■ Supplied material
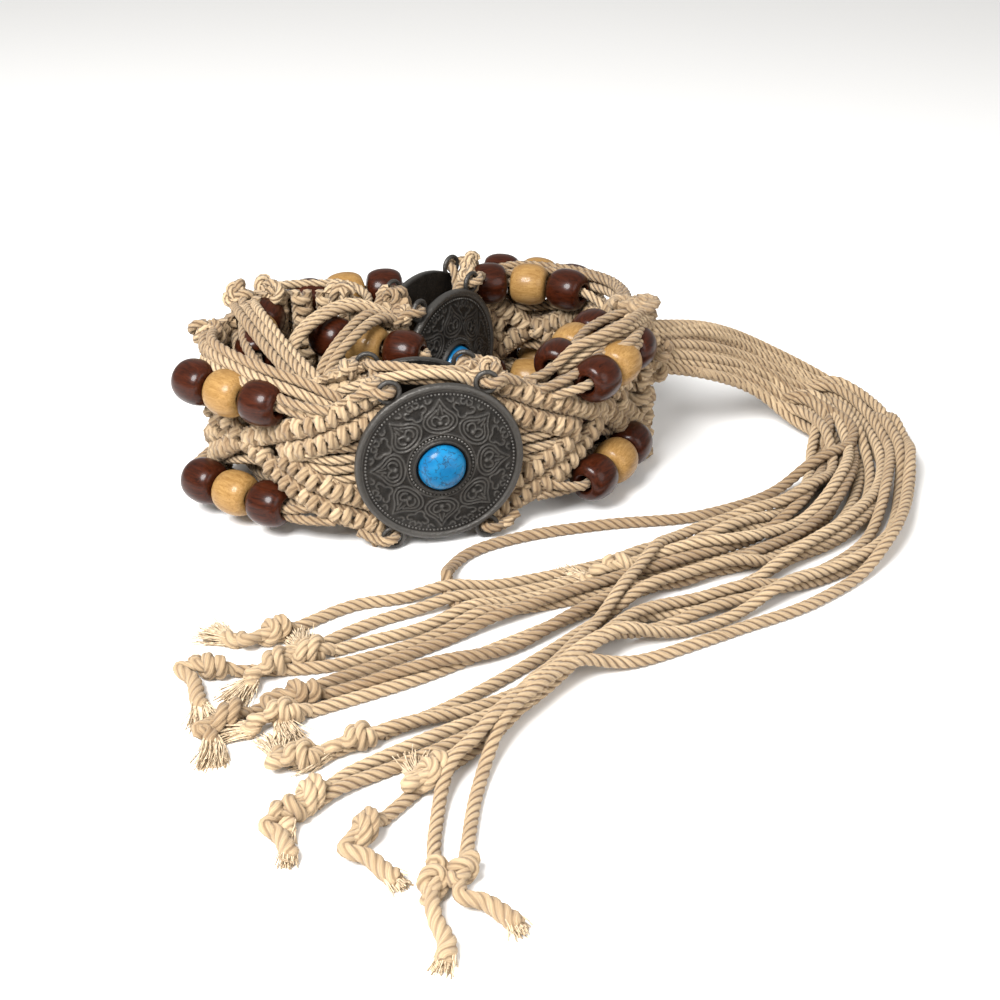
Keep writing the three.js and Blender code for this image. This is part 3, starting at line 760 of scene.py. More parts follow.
def hitchRow(layer, fromSpot, toSpot, rng, lean):
    # spots are (distance, rise); returns the paths of the cores and of the wraps round them
    fromSpot, toSpot = np.array(fromSpot, float), np.array(toSpot, float)
    length = float(np.linalg.norm(toSpot - fromSpot))
    count = max(int(length / hitches["spacing"]), 1)
    direction = (toSpot - fromSpot) / length
    square = np.array([-direction[1], direction[0]])
    cordHalf = (hitches["width"] + 0.2) / 2
    turn = np.linspace(-2.5, 2.5, 15)
    wraps = []
    for number in range(count):
        centre = fromSpot + (toSpot - fromSpot) * (number + 0.5) / count
        centre = centre + square * rng.normal(0, 0.22) + direction * rng.normal(0, 0.12)
        across = np.sin(turn) * (hitches["rowHalf"] - cordHalf) * rng.uniform(0.88, 1.12)
        out = np.cos(turn) * (hitches["depth"] - cordHalf) * rng.uniform(0.8, 1.25)
        skew = across * (lean + rng.normal(0, 0.07)) + rng.normal(0, 0.1)
        spots = centre + across[:, None] * square + skew[:, None] * direction
        wraps.append(at(layer, spots[:, 0], out, spots[:, 1]))
    shares = np.linspace(-0.02, 1.02, max(count, 6))
    spots = fromSpot + (toSpot - fromSpot) * shares[:, None]
    cores = [spots + square * hitches["coreApart"] * place for place in (-0.5, 0.5)]
    return [at(layer, core[:, 0], 0.0, core[:, 1]) for core in cores], wraps


def panelBars(layer, index):
    # each side of a panel: the neighbour, the side, where the bars start, and how far they run to the waist
    panel = layer["stations"][index]
    bars = []
    for side in (-1, 1):
        neighbour = layer["stations"][index + side]
        start = neighbour["distance"] - side * barStart(neighbour)
        bars.append((neighbour, side, start, abs(start - panel["distance"])))
    return bars


def panelRows(layer, index):
    # the rows of one panel as (from, to, lean) in distance and rise
    waist = layer["stations"][index]["distance"]
    rows = []
    for _, side, start, run in panelBars(layer, index):
        slope = (barRise - band["waistHalf"]) / run
        edgeTop, innerTop = barRise - band["edgeRow"], barRise - band["innerRow"]
        meet = innerTop / slope
        for flip in (1, -1):
            lean = hitches["lean"] * side * flip
            rows.append(((start, flip * edgeTop), (waist + side * 0.8, flip * 0.2), lean))
            if meet < run * 0.95:
                rows.append(((start, flip * innerTop), (start - side * meet, flip * 0.4), lean))
    return rows


def makeHitches(layer, seed):
    rng = np.random.default_rng(seed)
    cores, wraps = [], []
    for index, station in enumerate(layer["stations"]):
        rows = []
        if station["kind"] == "beads":
            rows = panelRows(layer, index)
        elif station["kind"] == "link":  # upright rows of knots side by side
            reach = barRise - 2.2
            places = [station["distance"] + step * hitches["linkSpacing"] for step in (-1.5, -0.5, 0.5, 1.5)]
            rows = [((place, -reach), (place, reach), 0.0) for place in places]
        for fromSpot, toSpot, lean in rows:
            rowCores, rowWraps = hitchRow(layer, fromSpot, toSpot, rng, lean)
            cores += [smoothLine(core, 1.5) for core in rowCores]
            wraps += rowWraps
    name = "hitches_" + layer["name"]
    piece = makeRopes(name, wraps, seed=21, width=hitches["width"], step=1.0, **tight)
    plain = {"width": hitches["coreWidth"], "step": 1.2, "sides": 6, "grooveDepth": 0.0}
    return joinPieces(name, [piece, makeRopes("cores_" + layer["name"], cores, seed=22, **plain)])


for seed, layer in zip((3, 4), layers):
    finishPiece(makeHitches(layer, seed), "knotted_band")
print("hitches tied")


# Loose cords of the band: behind the conchos, along the edges, round the rings and through the beads
def beadRow(layer, panel, flip):
    # the place and axis of each bead on one string
    turn = math.radians(panel["bend"])
    pitch = band["beadLength"] + 0.5 + band["beadWidth"] * 0.5 * abs(math.tan(turn / 2))
    along = panel["along"]
    rise = flip * band["beadRowRise"] - (panel.get("drop", 0) if flip > 0 else 0)
    centre = spotAt(layer, panel["distance"], band["beadOffset"], rise)
    row = []
    for place in (-1, 0, 1):
        c, s = math.cos(place * turn), math.sin(place * turn)
        axis = np.array([along[0] * c - along[1] * s, along[0] * s + along[1] * c, 0.0])
        row.append({"axis": axis, "centre": centre + (along + axis) * place * pitch / 2, "pitch": pitch})
    return row


def beadString(layer, index, flip):
    # straight through the three beads, then at each end in among the knots
    panel = layer["stations"][index]
    row = beadRow(layer, panel, flip)
    pitch = row[0]["pitch"]
    halves = []
    for _, side, _, run in panelBars(layer, index):
        bead = row[side + 1]
        away = min(pitch * 1.5 + band["beadLength"] * 0.55 + 5, run - 0.5)
        inStrap = spotAt(layer, panel["distance"] + side * away, -0.4, flip * (band["beadRowRise"] - 2.6))
        leaves = bead["centre"] + bead["axis"] * side * (pitch / 2 + 0.8)
        halves.append([inStrap, leaves, bead["centre"], row[1]["centre"] + row[1]["axis"] * side * pitch / 2])
    return smoothLine([*halves[0], *halves[1][::-1]])


crossing = {"count": 8, "apart": 2.7, "fan": 0.12, "wander": 0.16}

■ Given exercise
Print the material once more, exactly.

■ Output below
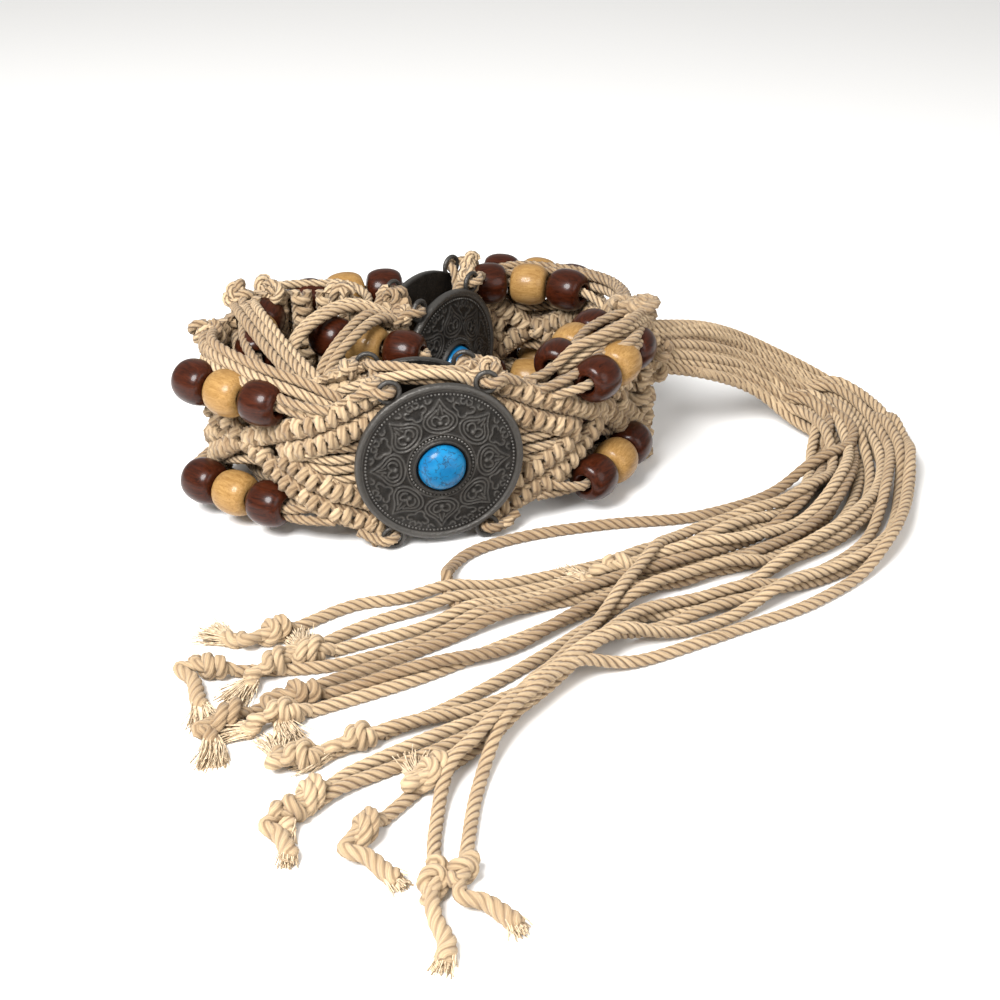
Keep writing the three.js and Blender code for this image. This is part 3, starting at line 760 of scene.py. More parts follow.
def hitchRow(layer, fromSpot, toSpot, rng, lean):
    # spots are (distance, rise); returns the paths of the cores and of the wraps round them
    fromSpot, toSpot = np.array(fromSpot, float), np.array(toSpot, float)
    length = float(np.linalg.norm(toSpot - fromSpot))
    count = max(int(length / hitches["spacing"]), 1)
    direction = (toSpot - fromSpot) / length
    square = np.array([-direction[1], direction[0]])
    cordHalf = (hitches["width"] + 0.2) / 2
    turn = np.linspace(-2.5, 2.5, 15)
    wraps = []
    for number in range(count):
        centre = fromSpot + (toSpot - fromSpot) * (number + 0.5) / count
        centre = centre + square * rng.normal(0, 0.22) + direction * rng.normal(0, 0.12)
        across = np.sin(turn) * (hitches["rowHalf"] - cordHalf) * rng.uniform(0.88, 1.12)
        out = np.cos(turn) * (hitches["depth"] - cordHalf) * rng.uniform(0.8, 1.25)
        skew = across * (lean + rng.normal(0, 0.07)) + rng.normal(0, 0.1)
        spots = centre + across[:, None] * square + skew[:, None] * direction
        wraps.append(at(layer, spots[:, 0], out, spots[:, 1]))
    shares = np.linspace(-0.02, 1.02, max(count, 6))
    spots = fromSpot + (toSpot - fromSpot) * shares[:, None]
    cores = [spots + square * hitches["coreApart"] * place for place in (-0.5, 0.5)]
    return [at(layer, core[:, 0], 0.0, core[:, 1]) for core in cores], wraps


def panelBars(layer, index):
    # each side of a panel: the neighbour, the side, where the bars start, and how far they run to the waist
    panel = layer["stations"][index]
    bars = []
    for side in (-1, 1):
        neighbour = layer["stations"][index + side]
        start = neighbour["distance"] - side * barStart(neighbour)
        bars.append((neighbour, side, start, abs(start - panel["distance"])))
    return bars


def panelRows(layer, index):
    # the rows of one panel as (from, to, lean) in distance and rise
    waist = layer["stations"][index]["distance"]
    rows = []
    for _, side, start, run in panelBars(layer, index):
        slope = (barRise - band["waistHalf"]) / run
        edgeTop, innerTop = barRise - band["edgeRow"], barRise - band["innerRow"]
        meet = innerTop / slope
        for flip in (1, -1):
            lean = hitches["lean"] * side * flip
            rows.append(((start, flip * edgeTop), (waist + side * 0.8, flip * 0.2), lean))
            if meet < run * 0.95:
                rows.append(((start, flip * innerTop), (start - side * meet, flip * 0.4), lean))
    return rows


def makeHitches(layer, seed):
    rng = np.random.default_rng(seed)
    cores, wraps = [], []
    for index, station in enumerate(layer["stations"]):
        rows = []
        if station["kind"] == "beads":
            rows = panelRows(layer, index)
        elif station["kind"] == "link":  # upright rows of knots side by side
            reach = barRise - 2.2
            places = [station["distance"] + step * hitches["linkSpacing"] for step in (-1.5, -0.5, 0.5, 1.5)]
            rows = [((place, -reach), (place, reach), 0.0) for place in places]
        for fromSpot, toSpot, lean in rows:
            rowCores, rowWraps = hitchRow(layer, fromSpot, toSpot, rng, lean)
            cores += [smoothLine(core, 1.5) for core in rowCores]
            wraps += rowWraps
    name = "hitches_" + layer["name"]
    piece = makeRopes(name, wraps, seed=21, width=hitches["width"], step=1.0, **tight)
    plain = {"width": hitches["coreWidth"], "step": 1.2, "sides": 6, "grooveDepth": 0.0}
    return joinPieces(name, [piece, makeRopes("cores_" + layer["name"], cores, seed=22, **plain)])


for seed, layer in zip((3, 4), layers):
    finishPiece(makeHitches(layer, seed), "knotted_band")
print("hitches tied")


# Loose cords of the band: behind the conchos, along the edges, round the rings and through the beads
def beadRow(layer, panel, flip):
    # the place and axis of each bead on one string
    turn = math.radians(panel["bend"])
    pitch = band["beadLength"] + 0.5 + band["beadWidth"] * 0.5 * abs(math.tan(turn / 2))
    along = panel["along"]
    rise = flip * band["beadRowRise"] - (panel.get("drop", 0) if flip > 0 else 0)
    centre = spotAt(layer, panel["distance"], band["beadOffset"], rise)
    row = []
    for place in (-1, 0, 1):
        c, s = math.cos(place * turn), math.sin(place * turn)
        axis = np.array([along[0] * c - along[1] * s, along[0] * s + along[1] * c, 0.0])
        row.append({"axis": axis, "centre": centre + (along + axis) * place * pitch / 2, "pitch": pitch})
    return row


def beadString(layer, index, flip):
    # straight through the three beads, then at each end in among the knots
    panel = layer["stations"][index]
    row = beadRow(layer, panel, flip)
    pitch = row[0]["pitch"]
    halves = []
    for _, side, _, run in panelBars(layer, index):
        bead = row[side + 1]
        away = min(pitch * 1.5 + band["beadLength"] * 0.55 + 5, run - 0.5)
        inStrap = spotAt(layer, panel["distance"] + side * away, -0.4, flip * (band["beadRowRise"] - 2.6))
        leaves = bead["centre"] + bead["axis"] * side * (pitch / 2 + 0.8)
        halves.append([inStrap, leaves, bead["centre"], row[1]["centre"] + row[1]["axis"] * side * pitch / 2])
    return smoothLine([*halves[0], *halves[1][::-1]])


crossing = {"count": 8, "apart": 2.7, "fan": 0.12, "wander": 0.16}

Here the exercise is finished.